Two-thirds of Americans, including an increasing number of children, are overweight or obesesetting the stage for obesity-related illnesses from diabetes and heart disease to stroke, cancer, and bone and joint problems.
"Obesity is a huge public health challenge, but also a major scientific challenge," says center director and metabolism researcher Dr. Charles Burant. "We still don't understand why the same food intake can lead to weight gain in one person but not another, nor why diabetes develops in some overweight people but not others.
"We hope to accelerate progress in understanding weight gain, weight loss and metabolism at the most basic levels, and to help translate that understanding to clinical practice," says Burant, an associate professor in the Metabolism, Endocrinology and Diabetes division of the Department of Internal Medicine, and in the Department of Molecular & Integrative Physiology. He also has an appointment in the Division of Kinesiology.
One of the center's priorities is to explore the metabolome: the collection of small molecules (metabolites) created by the breakdown of food to be used or stored by the body. The center will allow scientists to measure metabolites in blood, tissue, cells and more, giving them the means to understand how those levels change in response to changing food and nutrient intakeand how that change varies from person to person.
Another goal of the center is to foster research on the metabolic phenotypes of both humans and research animals. By making specific measurements of how individuals' bodies use food or specific nutrients, researchers involved with the center will be able to tell how specific genes and underlying characteristics influence the tendency to gain weight.
Burant notes that a key part of this effort will be cooperation among researchers from many areas of U-M, and the leveraging of existing facilities.
For example, the center will involve Jeff Horowitz, assistant professor in the Division of Kinesiology, who studies human weight gain and metabolism using facilities such as the U-M Health System General Clinical Research Center.
Together with the Michigan Diabetes Research and Training Center, headed by Dr. William Herman, the Stefan S Fajans/Glaxo Smith Kline Professor of Diabetes and professor of internal medicine, the center will develop facilities where researchers can perform sophisticated measurements on animals that have been bred or genetically engineered as models of human metabolic characteristics.

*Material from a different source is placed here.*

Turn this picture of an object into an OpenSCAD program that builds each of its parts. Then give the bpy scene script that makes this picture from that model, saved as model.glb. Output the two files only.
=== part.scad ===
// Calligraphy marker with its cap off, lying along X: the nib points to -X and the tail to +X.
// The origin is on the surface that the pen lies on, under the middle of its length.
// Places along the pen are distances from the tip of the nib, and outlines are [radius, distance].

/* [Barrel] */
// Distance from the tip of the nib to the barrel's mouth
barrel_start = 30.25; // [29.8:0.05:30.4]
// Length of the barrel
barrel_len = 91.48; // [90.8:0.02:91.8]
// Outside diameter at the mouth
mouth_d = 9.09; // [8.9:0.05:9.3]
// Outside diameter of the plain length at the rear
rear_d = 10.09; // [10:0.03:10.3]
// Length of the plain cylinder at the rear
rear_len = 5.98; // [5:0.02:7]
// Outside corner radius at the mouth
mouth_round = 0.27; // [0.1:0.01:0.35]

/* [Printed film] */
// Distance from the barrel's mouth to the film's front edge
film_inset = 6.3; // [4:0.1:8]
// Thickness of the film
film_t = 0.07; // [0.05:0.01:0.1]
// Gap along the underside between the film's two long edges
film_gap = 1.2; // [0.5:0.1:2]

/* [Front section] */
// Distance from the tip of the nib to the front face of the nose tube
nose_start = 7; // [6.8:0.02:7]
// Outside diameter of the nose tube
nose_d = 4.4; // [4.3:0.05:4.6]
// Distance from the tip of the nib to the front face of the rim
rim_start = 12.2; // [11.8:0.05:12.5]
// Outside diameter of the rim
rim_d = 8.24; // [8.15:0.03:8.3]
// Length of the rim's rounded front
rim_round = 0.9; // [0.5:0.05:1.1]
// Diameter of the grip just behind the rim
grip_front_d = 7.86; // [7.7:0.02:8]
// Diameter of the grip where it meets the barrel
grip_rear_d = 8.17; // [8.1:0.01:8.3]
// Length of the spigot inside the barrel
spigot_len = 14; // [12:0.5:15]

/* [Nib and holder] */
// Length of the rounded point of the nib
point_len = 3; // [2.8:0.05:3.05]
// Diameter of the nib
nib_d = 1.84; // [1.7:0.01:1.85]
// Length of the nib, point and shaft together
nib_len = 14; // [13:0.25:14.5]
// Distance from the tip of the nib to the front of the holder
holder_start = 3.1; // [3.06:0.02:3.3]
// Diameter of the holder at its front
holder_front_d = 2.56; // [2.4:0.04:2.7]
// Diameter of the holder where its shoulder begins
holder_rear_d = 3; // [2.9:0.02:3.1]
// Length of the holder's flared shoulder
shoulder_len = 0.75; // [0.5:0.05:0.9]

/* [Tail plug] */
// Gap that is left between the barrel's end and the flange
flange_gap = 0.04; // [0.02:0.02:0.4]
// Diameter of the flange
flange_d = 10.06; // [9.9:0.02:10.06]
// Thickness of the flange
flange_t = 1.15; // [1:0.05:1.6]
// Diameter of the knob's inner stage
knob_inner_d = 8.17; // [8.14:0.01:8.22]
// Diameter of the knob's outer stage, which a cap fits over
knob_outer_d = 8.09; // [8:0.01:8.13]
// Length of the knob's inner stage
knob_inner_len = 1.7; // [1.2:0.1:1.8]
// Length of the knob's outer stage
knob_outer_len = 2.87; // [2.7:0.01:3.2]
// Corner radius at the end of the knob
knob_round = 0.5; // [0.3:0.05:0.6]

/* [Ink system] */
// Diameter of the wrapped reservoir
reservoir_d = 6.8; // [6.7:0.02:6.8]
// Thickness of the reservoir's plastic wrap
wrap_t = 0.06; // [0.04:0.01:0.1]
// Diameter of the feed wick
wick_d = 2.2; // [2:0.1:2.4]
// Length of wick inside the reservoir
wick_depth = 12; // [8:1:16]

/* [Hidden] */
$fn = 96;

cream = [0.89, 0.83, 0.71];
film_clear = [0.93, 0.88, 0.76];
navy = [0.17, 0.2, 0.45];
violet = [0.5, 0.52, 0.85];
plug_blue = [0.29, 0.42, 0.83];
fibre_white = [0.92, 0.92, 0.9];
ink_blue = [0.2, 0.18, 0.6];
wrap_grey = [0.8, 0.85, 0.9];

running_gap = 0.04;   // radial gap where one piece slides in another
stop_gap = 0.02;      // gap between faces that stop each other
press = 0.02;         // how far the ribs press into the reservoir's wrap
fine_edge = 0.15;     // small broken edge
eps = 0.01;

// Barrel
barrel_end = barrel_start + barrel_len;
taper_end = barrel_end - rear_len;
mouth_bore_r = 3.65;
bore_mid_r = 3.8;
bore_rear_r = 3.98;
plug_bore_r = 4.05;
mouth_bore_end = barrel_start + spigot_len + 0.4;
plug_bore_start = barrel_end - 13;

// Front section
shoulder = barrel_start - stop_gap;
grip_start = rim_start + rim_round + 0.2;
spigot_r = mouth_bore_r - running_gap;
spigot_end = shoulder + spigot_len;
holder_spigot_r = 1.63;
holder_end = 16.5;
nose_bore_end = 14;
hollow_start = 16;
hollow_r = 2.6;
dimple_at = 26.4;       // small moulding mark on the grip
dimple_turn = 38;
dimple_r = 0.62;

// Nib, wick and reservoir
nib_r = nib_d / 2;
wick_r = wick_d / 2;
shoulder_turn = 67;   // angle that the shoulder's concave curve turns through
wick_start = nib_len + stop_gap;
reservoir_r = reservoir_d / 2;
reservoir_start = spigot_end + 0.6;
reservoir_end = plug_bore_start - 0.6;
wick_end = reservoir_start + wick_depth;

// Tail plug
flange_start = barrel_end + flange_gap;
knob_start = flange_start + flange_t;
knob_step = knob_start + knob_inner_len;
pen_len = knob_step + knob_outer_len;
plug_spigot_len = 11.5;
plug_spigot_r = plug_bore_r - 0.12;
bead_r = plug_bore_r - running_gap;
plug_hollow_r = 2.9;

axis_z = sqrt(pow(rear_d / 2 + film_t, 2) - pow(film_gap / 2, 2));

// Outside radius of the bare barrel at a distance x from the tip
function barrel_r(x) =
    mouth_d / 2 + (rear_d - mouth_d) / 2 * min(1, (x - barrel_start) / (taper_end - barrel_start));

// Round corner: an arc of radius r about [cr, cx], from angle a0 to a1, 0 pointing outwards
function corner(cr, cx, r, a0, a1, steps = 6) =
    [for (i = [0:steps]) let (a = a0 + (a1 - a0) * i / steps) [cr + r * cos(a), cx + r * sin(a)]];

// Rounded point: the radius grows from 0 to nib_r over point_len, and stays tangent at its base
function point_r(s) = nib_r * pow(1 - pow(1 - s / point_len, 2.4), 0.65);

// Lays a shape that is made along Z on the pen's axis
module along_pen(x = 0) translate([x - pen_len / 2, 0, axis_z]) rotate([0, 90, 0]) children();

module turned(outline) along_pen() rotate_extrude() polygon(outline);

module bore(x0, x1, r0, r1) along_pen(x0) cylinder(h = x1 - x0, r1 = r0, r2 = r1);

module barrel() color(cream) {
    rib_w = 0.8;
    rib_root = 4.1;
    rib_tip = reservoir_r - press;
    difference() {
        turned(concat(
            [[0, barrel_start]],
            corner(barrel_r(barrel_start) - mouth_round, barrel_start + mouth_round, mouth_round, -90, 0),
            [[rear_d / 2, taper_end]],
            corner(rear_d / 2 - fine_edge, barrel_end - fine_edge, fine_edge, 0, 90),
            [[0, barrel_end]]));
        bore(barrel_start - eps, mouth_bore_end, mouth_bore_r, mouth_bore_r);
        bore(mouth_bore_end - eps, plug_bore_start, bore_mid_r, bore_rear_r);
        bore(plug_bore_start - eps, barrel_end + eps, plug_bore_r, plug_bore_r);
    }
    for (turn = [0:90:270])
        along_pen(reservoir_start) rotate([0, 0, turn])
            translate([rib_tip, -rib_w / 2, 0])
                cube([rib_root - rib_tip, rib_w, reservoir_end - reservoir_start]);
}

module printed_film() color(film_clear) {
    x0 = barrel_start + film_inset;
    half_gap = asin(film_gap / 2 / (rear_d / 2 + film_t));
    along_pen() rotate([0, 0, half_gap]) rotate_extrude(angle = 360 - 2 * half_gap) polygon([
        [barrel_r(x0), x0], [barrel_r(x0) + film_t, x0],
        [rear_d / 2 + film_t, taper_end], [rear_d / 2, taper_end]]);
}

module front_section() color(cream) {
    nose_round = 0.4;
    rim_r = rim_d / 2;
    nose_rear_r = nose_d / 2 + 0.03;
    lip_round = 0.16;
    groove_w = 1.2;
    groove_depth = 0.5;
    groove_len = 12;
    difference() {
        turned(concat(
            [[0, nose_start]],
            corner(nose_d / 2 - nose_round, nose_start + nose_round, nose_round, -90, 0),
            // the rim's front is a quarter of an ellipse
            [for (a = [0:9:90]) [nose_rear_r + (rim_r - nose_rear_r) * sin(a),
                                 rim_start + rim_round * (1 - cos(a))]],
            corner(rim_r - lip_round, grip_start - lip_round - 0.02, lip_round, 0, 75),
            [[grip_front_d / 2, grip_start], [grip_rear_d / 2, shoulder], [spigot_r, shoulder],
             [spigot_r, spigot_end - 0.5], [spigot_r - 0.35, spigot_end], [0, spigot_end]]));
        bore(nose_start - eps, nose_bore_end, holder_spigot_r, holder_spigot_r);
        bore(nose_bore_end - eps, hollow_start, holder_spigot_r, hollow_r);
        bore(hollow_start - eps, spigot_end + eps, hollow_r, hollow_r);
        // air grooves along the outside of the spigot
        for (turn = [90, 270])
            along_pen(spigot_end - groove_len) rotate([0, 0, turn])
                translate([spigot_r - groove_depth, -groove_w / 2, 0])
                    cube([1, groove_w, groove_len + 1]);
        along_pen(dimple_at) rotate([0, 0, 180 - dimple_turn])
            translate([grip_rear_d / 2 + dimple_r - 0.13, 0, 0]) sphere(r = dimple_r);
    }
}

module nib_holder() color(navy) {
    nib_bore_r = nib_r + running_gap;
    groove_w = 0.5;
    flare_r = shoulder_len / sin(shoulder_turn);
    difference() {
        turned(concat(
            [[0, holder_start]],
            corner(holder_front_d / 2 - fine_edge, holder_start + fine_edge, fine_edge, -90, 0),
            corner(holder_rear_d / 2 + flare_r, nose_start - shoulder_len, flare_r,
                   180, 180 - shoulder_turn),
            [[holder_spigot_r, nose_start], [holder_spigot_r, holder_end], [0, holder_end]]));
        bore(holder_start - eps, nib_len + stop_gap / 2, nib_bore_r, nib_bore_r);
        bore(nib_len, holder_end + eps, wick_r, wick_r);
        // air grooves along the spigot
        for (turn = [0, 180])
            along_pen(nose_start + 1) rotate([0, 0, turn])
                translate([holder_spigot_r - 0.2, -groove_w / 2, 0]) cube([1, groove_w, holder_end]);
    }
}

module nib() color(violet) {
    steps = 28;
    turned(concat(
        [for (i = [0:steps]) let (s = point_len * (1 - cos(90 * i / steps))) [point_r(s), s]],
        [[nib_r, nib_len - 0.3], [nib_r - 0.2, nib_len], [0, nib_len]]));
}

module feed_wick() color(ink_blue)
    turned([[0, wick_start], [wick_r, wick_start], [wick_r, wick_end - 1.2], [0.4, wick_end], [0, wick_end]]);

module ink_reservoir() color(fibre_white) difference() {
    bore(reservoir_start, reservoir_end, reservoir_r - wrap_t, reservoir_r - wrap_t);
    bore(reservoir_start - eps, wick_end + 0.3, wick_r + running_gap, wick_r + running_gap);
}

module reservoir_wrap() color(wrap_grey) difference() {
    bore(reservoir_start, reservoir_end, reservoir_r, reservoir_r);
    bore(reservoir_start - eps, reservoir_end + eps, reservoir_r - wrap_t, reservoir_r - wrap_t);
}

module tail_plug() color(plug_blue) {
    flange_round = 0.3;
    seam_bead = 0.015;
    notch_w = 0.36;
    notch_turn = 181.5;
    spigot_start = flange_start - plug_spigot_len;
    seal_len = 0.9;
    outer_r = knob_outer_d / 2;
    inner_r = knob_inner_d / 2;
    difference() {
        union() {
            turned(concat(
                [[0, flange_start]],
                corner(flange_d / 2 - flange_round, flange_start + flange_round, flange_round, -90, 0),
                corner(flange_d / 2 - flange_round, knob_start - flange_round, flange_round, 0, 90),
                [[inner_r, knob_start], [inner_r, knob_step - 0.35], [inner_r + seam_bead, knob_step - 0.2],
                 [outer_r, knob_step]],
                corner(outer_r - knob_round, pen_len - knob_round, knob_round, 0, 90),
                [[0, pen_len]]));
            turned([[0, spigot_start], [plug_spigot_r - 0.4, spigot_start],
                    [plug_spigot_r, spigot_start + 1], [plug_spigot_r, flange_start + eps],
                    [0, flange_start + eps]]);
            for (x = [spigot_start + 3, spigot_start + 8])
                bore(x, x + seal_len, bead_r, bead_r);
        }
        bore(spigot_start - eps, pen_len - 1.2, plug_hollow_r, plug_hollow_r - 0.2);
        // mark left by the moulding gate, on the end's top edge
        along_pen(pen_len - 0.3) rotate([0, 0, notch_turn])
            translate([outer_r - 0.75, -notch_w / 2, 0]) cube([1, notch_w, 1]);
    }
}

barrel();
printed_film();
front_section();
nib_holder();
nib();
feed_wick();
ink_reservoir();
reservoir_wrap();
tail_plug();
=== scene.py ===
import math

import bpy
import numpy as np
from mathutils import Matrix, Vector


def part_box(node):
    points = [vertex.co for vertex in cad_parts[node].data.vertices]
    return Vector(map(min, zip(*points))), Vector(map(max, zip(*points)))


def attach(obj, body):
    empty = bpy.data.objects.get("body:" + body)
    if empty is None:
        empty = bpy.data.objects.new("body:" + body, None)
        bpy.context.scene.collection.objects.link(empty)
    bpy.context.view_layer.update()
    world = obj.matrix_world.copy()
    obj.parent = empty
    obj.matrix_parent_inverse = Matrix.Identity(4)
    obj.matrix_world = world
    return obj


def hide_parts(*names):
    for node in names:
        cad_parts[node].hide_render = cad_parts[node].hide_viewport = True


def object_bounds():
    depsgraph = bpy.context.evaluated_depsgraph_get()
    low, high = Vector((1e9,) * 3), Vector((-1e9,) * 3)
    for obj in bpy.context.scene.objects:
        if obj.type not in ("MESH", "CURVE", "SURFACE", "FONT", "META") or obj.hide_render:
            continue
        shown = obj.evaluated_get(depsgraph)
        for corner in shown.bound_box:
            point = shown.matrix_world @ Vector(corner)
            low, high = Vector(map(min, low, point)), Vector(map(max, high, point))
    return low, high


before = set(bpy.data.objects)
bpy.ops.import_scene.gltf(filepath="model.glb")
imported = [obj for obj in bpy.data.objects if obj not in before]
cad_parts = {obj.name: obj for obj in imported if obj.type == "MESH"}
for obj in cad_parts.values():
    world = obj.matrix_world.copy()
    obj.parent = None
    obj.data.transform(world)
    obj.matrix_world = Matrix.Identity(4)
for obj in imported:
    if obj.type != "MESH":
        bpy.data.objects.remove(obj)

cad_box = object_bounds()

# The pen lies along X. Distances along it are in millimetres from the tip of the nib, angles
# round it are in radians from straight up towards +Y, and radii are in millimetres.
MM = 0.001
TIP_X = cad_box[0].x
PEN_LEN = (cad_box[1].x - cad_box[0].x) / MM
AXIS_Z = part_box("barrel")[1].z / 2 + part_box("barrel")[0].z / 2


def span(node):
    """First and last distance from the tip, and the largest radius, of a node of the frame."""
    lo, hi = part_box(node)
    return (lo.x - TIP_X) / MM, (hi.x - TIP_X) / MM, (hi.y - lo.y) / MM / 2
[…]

In addition to the two core efforts for human and animal phenotyping, and the metabolomics effort, the center also will involve two other areas of emphasis: systems biology and clinical research.
The systems biology effort will work with the National Center for Integrative Biomedical Informatics, based at U-M, to harness computing power in a way that can bring together information on proteins, genes, metabolites and human or animal phenotypes related to metabolism and weight.
The clinical research effort will involve physicians and others who treat both adults and children for obesity and related disorders.